“Abrahán, su padre, esperaba lleno de emoción ver el día en que yo iba a venir”
(Juan 8, 51-59)
Permitamos que la Palabra del Señor toque nuestra vida
En el Evangelio de éste día, Jesús nos revela en qué consiste la promesa de vida que Dios quiere establecer con la humanidad: “Les aseguro que el que guarda mis palabras no verá la muerte eterna” Es decir, vida que pasa por la muerte para recuperarla en la eternidad. Revelación que para las autoridades judías se vuelve conflicto porque la interpretan desde la perspectiva de la ley y no desde la fe; continúan en la duda sobre la identidad de Jesús: ¿Eres tú acaso más grande que nuestro padre Abrahán, que tuvo que morir?

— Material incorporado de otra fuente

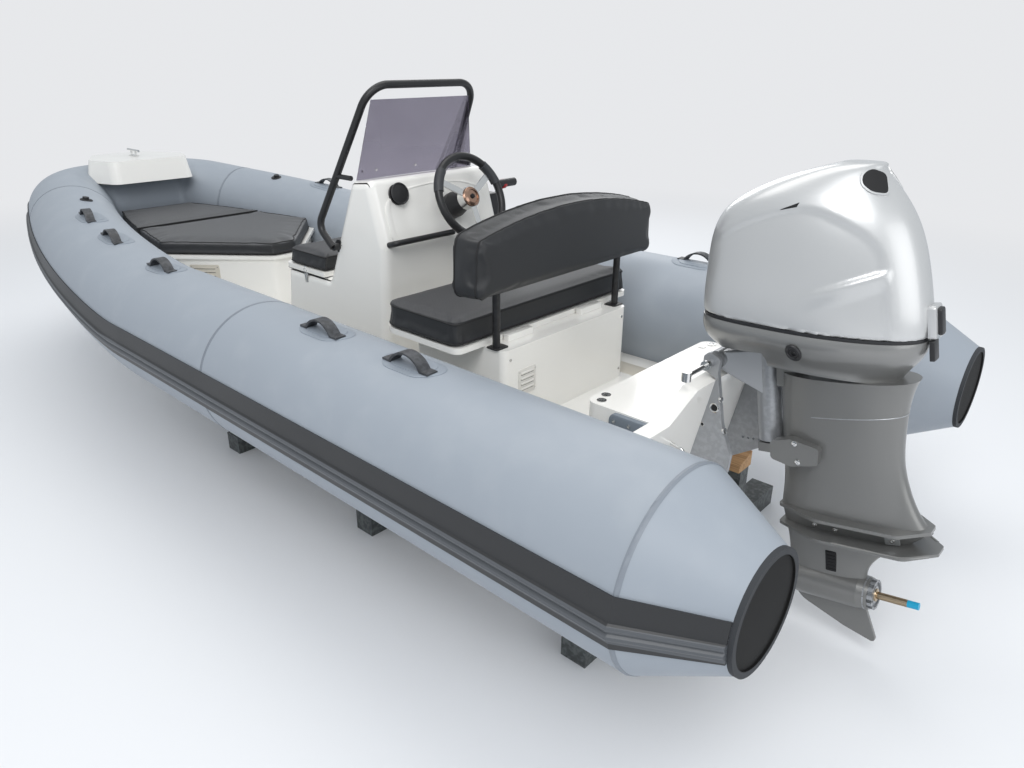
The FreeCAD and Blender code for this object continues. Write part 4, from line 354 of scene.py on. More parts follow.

También murieron los profetas. ¿Por quién te tienes? Y, Jesús responde manifestando el conocimiento que tiene del Padre y su íntima comunión con Él. Es decir, Jesús es el Hijo, es el Dios presente que ha existido desde toda la eternidad. “Les aseguro que desde antes de Abrahán existo yo”. Por tanto en la persona de Jesús, podemos encontrar la gloria del Padre, la fuente de vida revestida de la bondad y la misericordia para vivir como verdaderos cristianos.
Reflexionemos:
Preguntémonos: ¿Qué me impide comprender las promesas que el Señor tiene para mi vida? ¿Cuáles son esas cegueras internas?
Oremos:
Señor crucificado, permítenos comprender que no llegamos a la plenitud de la vida, si no morimos sin cesar en nosotros mismos, en nuestros deseos egoístas. Porque solamente si morimos contigo, podemos resucitar contigo. Amén
Recordemos:
“Les aseguro que el que guarda mis palabras no verá la muerte eterna”.
Actuemos:
Hoy haré mi examen de conciencia con el firme propósito de corregir mi pecado predominante, para permitir que el Señor me transforme en una persona nueva.
Profundicemos:
Con Jesús se cumple una nueva alianza entre Dios y los hombres. Jesús, en su muerte y resurrección, nos abre el sendero hacia Dios Padre.